The schedule for this launch weekend of ESPN Films on Classic includes two movies from the 30 for 30 series – June 17th 1994 from director Brett Morgen, which documents how the New York Rangers’ celebration on Broadway and Patrick Ewing‘s fight for a championship were over-shadowed by O.J. Simpson‘s chase in LA, and and Kirk Fraser‘s Without Bias about Len Bias since the weekend marks the 25th anniversary of his death.
The weekend schedule will also feature game 5 of the1994 NBA Finals between the Rockets and the Knicks, which took place during the Simpson car chase, and the 1986 match between Maryland and UNC featuring Bias. Additional debut weekend programming will include a mix of content produced by ESPN Films along with acquired content, according to the company.
Beyond the 30 for 30 series, ESPN Films also owns a catalog of other films, including hundreds of its own titles, such as Once in a Lifetime, Through the Fire, Black Magic and Lost Son of Havana.
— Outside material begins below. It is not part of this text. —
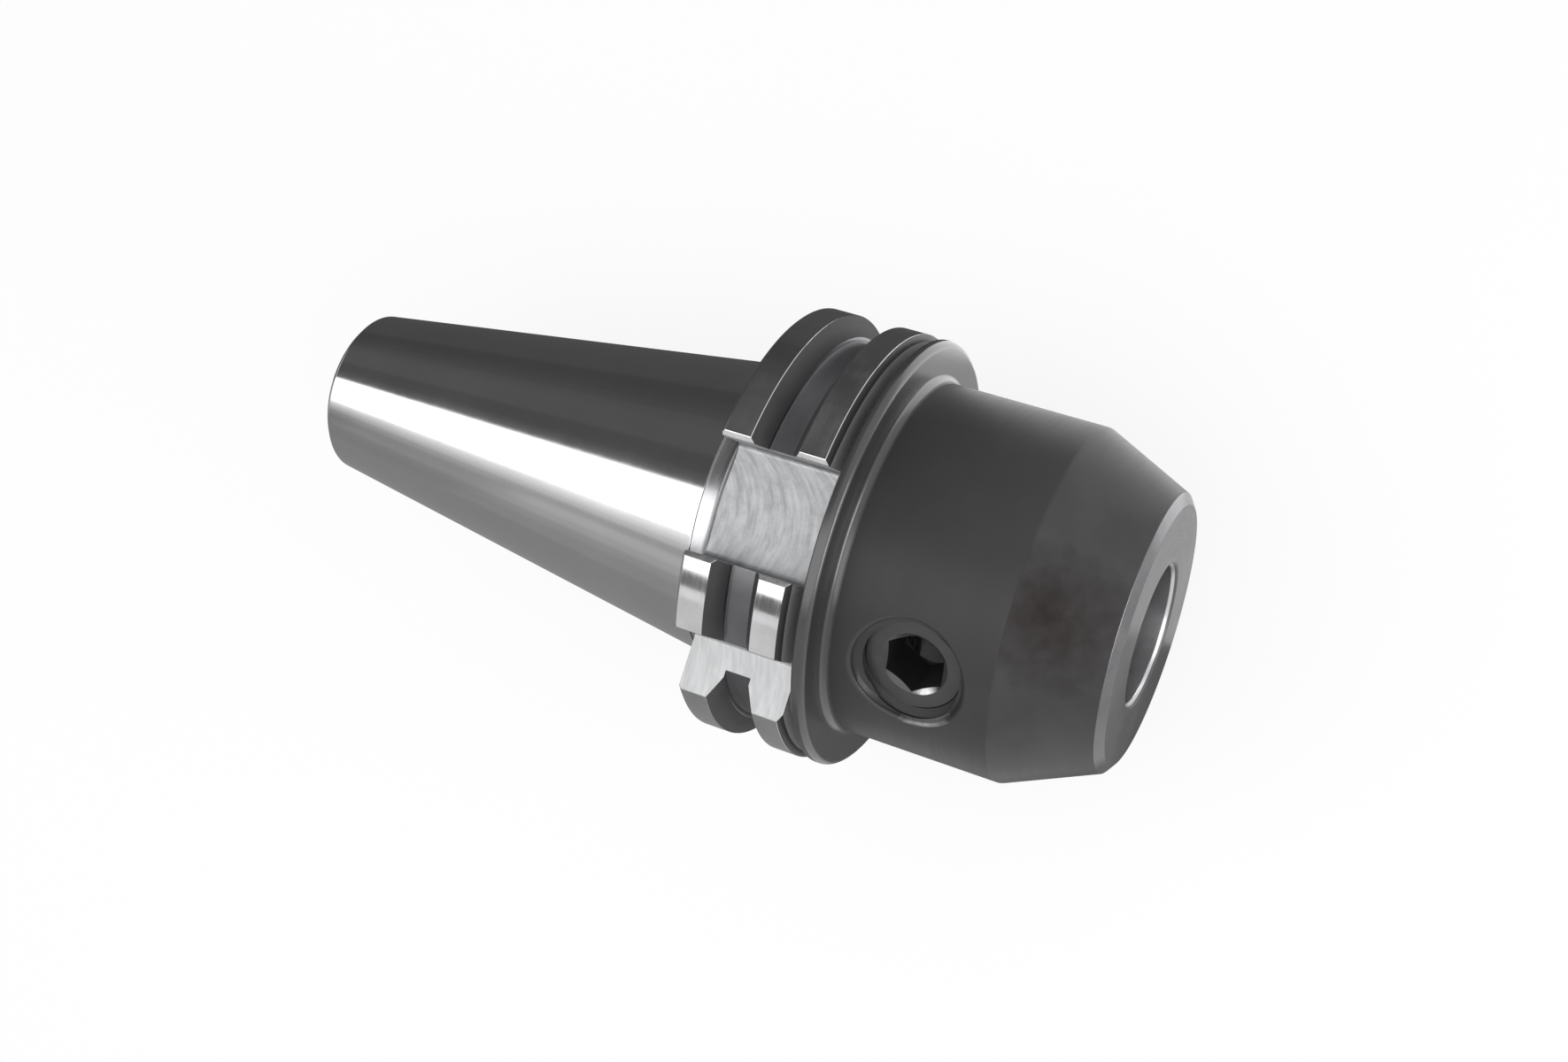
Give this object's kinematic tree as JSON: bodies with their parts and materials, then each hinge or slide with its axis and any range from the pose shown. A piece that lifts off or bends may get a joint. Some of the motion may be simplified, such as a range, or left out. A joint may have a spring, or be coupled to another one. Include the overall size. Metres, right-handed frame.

But the unit has also acquired more than a dozen films, including Hoop Dreams, Kings of the Ring, Endless Summer and Running the Sahara, narrated and executive produced by Matt Damon.
ESPN Films will also look for further acquisitions that fit its focus on long-form sports narrative and complement existing content. “Acquisitions will play a key role in our programming plan for ESPN Films on Classic as we know that some of the finest storytelling in this genre comes from independent filmmakers and this new approach allows us to create an on-air film festival for our own documentaries as well as others in the field,” said Schell.
How will the company evaluate the success of the new weekend program offerings?
Clinkscales said his team will take a holistic approach. Beyond pure ratings, filmmaker connections, the ability to curate and acquire films and the chance to provide innovative programming are all key, he explained. “This initiative helps us expand our tent and adds to our ability to talk to our audience in many different ways,” he said.